At this point we are able to integrate a fairly large class of functions, and prove many of the desirable properties of the integral. However, we are not done, since we are still only dealing with non-negative creatures!

We first define $(f^+)(x) = \max\{ 0, f(x) \}$ and $(f^-)(x) = \max\{ 0, -f(x) \}$. Observe $f = f^+ - f^-$ and $|f| = f^+ + f^-$.

For a measurable function $f : A \to \overline{\mathbb{R}}$ we call it Lebesgue integrable on $A$ if

$\displaystyle\int_A f^+ - \displaystyle\int_A f^- < \infty$

and in this case, we call this quantity the Lebesgue integral of $f$ on $A$.

§4 Some questions. Why did we define the non-negative Lebesgue integral as a limit “from below” of proto-integrals? Why not a limit from above? Also, note that the Lebesgue integral does not depend at all on the orientation of an interval (in the special case where $A$ is chosen to be an interval, that is), whereas the Riemann integral does. Further, does Lebesgue’s monotone convergence theorem still hold for a monotonically decreasing sequence of functions, rather than an increasing one?
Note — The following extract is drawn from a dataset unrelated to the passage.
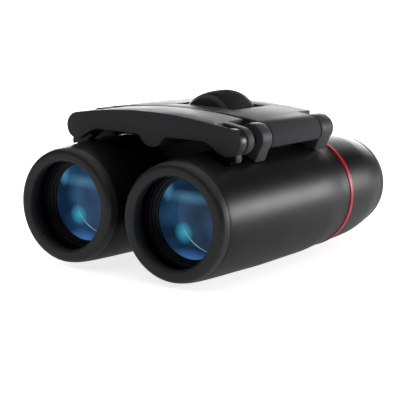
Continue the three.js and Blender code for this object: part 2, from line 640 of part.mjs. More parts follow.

Why is it that the functions considered in Lebesgue integration theory are measurable functions $f : (\mathbb{R}, \mathcal{L}(\mathbb{R})) \to (\mathbb{R}, \mathcal{B}(\mathbb{R}))$? What’s an example of a measurable function which pulls back some non-Borel measurable set to a non-measurable set (recall every Borel set is measurable)?